Départ 7 heures matin.

Au sortir d’Agantz, l’on traverse jusqu’aux premiers contreforts du Sipan, la même plaine d’Ardjîch dont j’ai déjà parlé ;

  1. Le Nimroud et le Sipan, tous deux puissants volcans éteints, sont certainement deux des montagnes visées par la légende. Quelle est la troisième ? Peut-être le Bingöl-Dagh ?
  2. Légende rapportée par Wilbraham {Cap Wilbrahams Travels, p. 341, 348). Ritter’s Erdk. Theil ix, p. 976.
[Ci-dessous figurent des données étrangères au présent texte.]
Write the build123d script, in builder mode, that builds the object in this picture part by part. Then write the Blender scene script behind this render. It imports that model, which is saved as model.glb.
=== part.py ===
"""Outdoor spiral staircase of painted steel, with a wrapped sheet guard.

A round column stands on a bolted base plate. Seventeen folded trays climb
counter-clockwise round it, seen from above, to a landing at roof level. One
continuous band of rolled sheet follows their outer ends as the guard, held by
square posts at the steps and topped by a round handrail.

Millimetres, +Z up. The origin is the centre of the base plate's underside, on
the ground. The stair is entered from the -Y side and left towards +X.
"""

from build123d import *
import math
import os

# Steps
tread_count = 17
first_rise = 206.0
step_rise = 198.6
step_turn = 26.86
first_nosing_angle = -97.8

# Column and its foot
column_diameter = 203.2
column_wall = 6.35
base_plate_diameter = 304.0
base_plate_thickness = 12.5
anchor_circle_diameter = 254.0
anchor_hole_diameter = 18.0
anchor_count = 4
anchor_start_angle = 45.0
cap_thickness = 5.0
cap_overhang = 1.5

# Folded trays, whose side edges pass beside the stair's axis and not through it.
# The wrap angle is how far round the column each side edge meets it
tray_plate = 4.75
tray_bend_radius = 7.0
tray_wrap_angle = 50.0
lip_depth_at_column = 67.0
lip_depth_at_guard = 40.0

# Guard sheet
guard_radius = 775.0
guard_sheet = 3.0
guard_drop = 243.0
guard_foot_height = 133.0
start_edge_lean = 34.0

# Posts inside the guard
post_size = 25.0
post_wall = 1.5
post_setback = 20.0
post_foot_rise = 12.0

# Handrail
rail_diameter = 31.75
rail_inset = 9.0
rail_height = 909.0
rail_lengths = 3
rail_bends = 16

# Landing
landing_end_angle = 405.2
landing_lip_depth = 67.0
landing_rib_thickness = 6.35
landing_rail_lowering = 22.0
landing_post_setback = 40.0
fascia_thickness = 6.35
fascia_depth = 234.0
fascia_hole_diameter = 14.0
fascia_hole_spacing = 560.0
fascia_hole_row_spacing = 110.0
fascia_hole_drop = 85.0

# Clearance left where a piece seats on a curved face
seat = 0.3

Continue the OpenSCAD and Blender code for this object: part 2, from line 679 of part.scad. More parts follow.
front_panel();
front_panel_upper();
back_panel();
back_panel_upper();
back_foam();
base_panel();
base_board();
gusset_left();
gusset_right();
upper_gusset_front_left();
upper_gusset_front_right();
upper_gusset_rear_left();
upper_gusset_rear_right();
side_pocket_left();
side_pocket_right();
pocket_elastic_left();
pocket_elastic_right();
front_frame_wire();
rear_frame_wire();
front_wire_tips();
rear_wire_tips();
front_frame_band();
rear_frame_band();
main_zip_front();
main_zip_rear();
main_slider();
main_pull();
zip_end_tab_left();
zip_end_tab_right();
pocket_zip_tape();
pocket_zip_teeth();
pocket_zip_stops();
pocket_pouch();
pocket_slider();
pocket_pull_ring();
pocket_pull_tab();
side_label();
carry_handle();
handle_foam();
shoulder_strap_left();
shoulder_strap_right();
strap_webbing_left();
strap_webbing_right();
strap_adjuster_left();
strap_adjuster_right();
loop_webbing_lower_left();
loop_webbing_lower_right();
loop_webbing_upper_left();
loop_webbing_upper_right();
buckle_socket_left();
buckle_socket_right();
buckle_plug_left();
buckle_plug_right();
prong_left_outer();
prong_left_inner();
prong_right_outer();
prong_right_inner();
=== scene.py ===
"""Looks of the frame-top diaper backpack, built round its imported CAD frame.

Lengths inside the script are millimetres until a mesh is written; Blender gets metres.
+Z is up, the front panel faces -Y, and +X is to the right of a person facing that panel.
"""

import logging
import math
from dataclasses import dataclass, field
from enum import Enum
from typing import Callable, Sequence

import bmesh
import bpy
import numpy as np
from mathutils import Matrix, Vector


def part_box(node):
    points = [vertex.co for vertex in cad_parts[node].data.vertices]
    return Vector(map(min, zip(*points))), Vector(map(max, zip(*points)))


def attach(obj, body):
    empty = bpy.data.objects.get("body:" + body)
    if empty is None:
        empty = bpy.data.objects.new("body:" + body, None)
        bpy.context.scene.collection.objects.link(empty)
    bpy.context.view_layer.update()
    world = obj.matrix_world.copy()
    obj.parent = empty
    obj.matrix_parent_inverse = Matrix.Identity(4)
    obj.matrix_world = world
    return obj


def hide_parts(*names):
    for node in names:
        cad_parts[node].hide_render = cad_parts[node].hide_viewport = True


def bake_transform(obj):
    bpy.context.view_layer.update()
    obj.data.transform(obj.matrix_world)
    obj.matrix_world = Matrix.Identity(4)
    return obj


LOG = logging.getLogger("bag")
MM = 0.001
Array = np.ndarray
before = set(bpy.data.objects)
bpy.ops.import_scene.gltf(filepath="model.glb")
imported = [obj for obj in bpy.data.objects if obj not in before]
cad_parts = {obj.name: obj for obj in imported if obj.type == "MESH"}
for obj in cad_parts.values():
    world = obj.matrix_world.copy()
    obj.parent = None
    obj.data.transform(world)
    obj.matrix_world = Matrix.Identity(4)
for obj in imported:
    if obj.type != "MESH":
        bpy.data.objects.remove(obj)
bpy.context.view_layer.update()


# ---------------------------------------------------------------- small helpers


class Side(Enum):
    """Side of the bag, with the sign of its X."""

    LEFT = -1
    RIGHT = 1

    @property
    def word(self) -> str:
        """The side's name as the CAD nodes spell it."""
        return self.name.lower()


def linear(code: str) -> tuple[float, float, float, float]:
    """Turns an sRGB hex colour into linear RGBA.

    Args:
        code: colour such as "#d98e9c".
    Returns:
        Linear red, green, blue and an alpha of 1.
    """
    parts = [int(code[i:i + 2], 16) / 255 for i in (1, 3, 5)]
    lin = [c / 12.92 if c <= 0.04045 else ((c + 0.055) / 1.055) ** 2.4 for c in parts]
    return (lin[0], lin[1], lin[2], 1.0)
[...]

  3. Texier, Arménie, i, xlv.
  4. Le Demavend a 5 630 mètres d’altitude, par conséquent près de 2 500 mètres de plus que le Sipan-Brant ; Notes of a journey through a part of Kurdestan, 1838. Journal of the Geogr. Soc. of London, 1841, vol. x, part. iii, p. 409
  5. Jaubert, ch. xiv, p. 109.
  6. D’après Texier, Arménie, i, 133, Reschid-Pacha en aurait, dans sa campagne du Kurdistan, exterminé 40 000.